Until an instruction is committed its results are really stored in kind of fake versions of the actual registers. Modern CPUs actually have tons of these shadow registers so that many instructions can actually use the same register in parallel as long as there is no dependency among them.
But from the point of view of the assembly programmer these shadow registers don’t exist. There are no assembly instructions to read from them. Hence results stored in these registers have to be eventually committed to the official known registers.
Keeping track of which instruction which is good to go, what functional unit it can be scheduled to, performing the commits etc requires a lot of complex logic in the CPU which adds a lot of transistors. A VLIW CPU will typically be much smaller.
Why OoOE Beats VLIW
Yet in practice, given that you have enough silicon available OoOE offers the superior solution. I key reason for this is that VLIW relies on a static analysis of how instructions should be scheduled.

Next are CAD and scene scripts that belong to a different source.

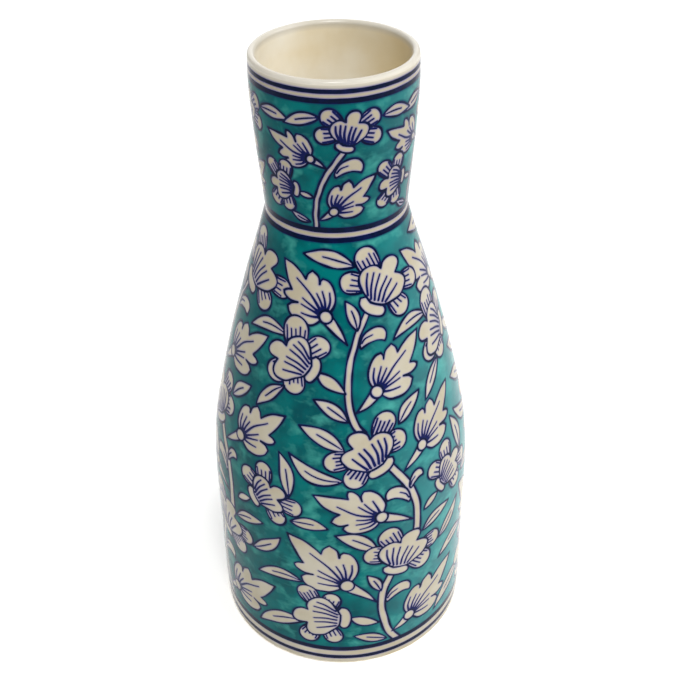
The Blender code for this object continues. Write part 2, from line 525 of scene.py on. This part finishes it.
def middle_panel(canvas, turn):
    """The vine round the middle of the body."""
    at = turned_by(turn)
    stem(canvas, [at(22.0, 126.8), at(27.3, 118.5), at(31, 111.5), at(33.3, 103.7), at(34.2, 95.7),
                  at(33.7, 82)])
    leaf(canvas, at(27.7, 146.3), at(42, 158), 0.19, -0.04)
    leaf(canvas, at(1.5, 138.0), at(-19.5, 148.9), 0.17, 0.05)
    leaf(canvas, at(1, 122.8), at(-23.5, 134.5), 0.14, -0.14)
    bud(canvas, at(39.0, 131), at(64, 151), 1, at(28.0, 122.0))
    petals = [at(-2.4, 132.8, 5.2), at(6.1, 124.0, 5.2), at(25.8, 139.2, 5.2), at(21.0, 149.2, 5.2)]
    flower(canvas, at(16.0, 128.7), at(7.6, 146.8), -1, petals, 1.12, 1.25)
    leaf(canvas, at(-23, 110.7), at(-28.5, 133.5), 0.15, 0.07)
    leaf(canvas, at(-22.5, 97), at(-6, 95.6), 0.2, -0.06)
    leaf(canvas, at(-51.5, 94.5), at(-43.2, 100), 0.2, -0.05, None)
    petals = [at(-44.4, 113.6, 4.7), at(-36, 120, 4.7), at(-21.6, 105, 4.7), at(-29.1, 97, 4.7)]
    flower(canvas, at(-39.4, 103.2), at(-26.3, 114.0), 1, petals, 1.04)
    curl(canvas, at(30.8, 105.6), at(19.2, 111.8), 1)
    curl(canvas, at(30.5, 112.5), at(37.8, 118.0), -1)
    bud(canvas, at(17.2, 100), at(-11.5, 114.5), 1, at(32.0, 92.4))


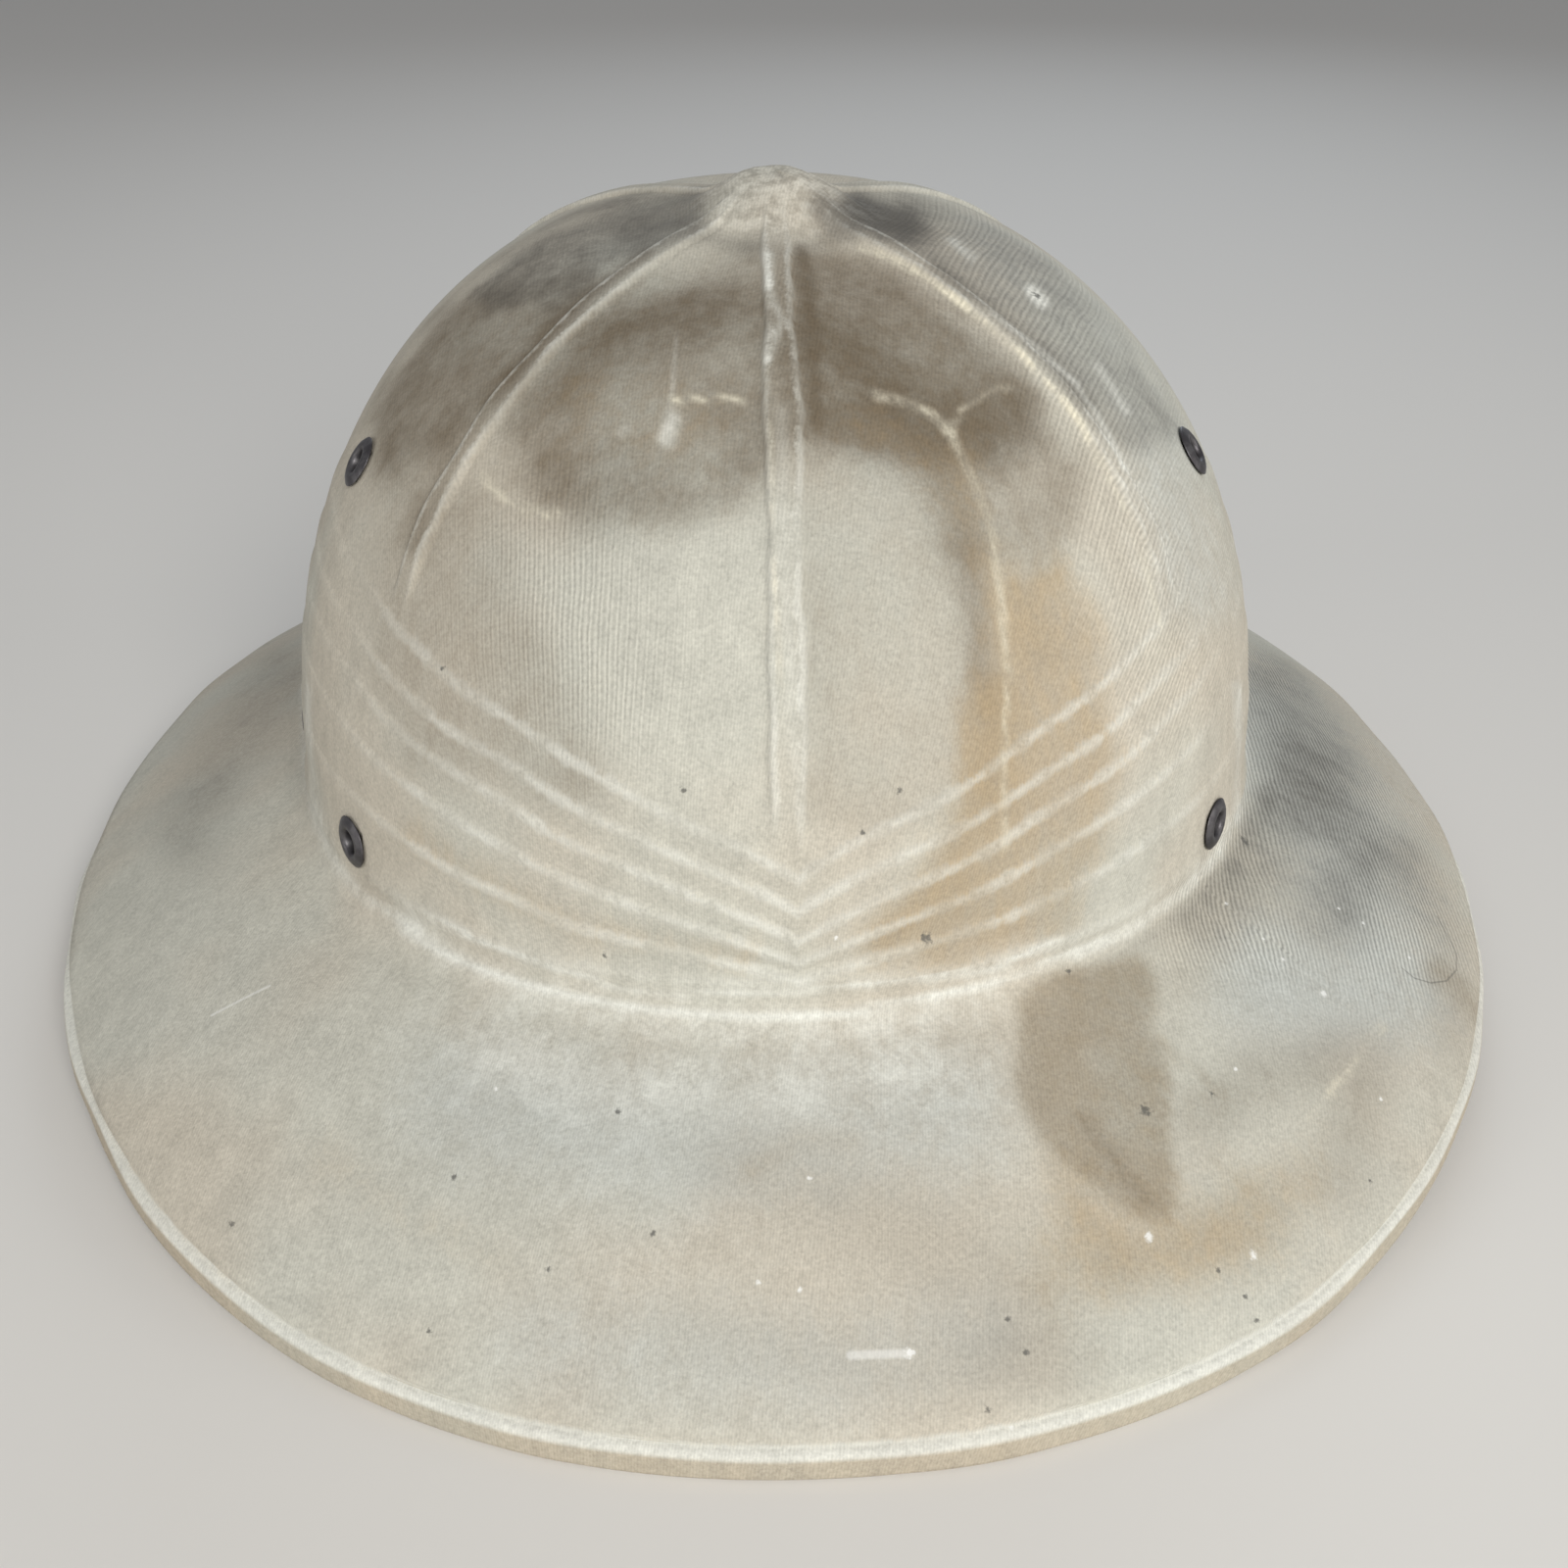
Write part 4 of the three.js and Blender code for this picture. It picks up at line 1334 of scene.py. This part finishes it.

And that is simply not very optimal. How long an instruction take to execute can vary consierably. A lot of store instruction can be significantly slowed down if one is trying to access memory not in CPU cache.
Jumps around the code at runtime cause an unpredictable stream of instructions which an OoOE unit can discover instructions which can run in parallel. A VLIW CPU cannot do this, because it doesn’t know what is would happen at runtime when scheduling happens.
In many ways the comparison here is similar to the pros and cons of Ahead of Time compilation (AOT) vs Just in Time compilation (JIT). AOT compilation allows you to spend a lot of time up front to optimize but you cannot take advantage of information only known at runtime. A JIT in contrast cannot spend as much time optimizing but is able to exploit knowledge about current execution.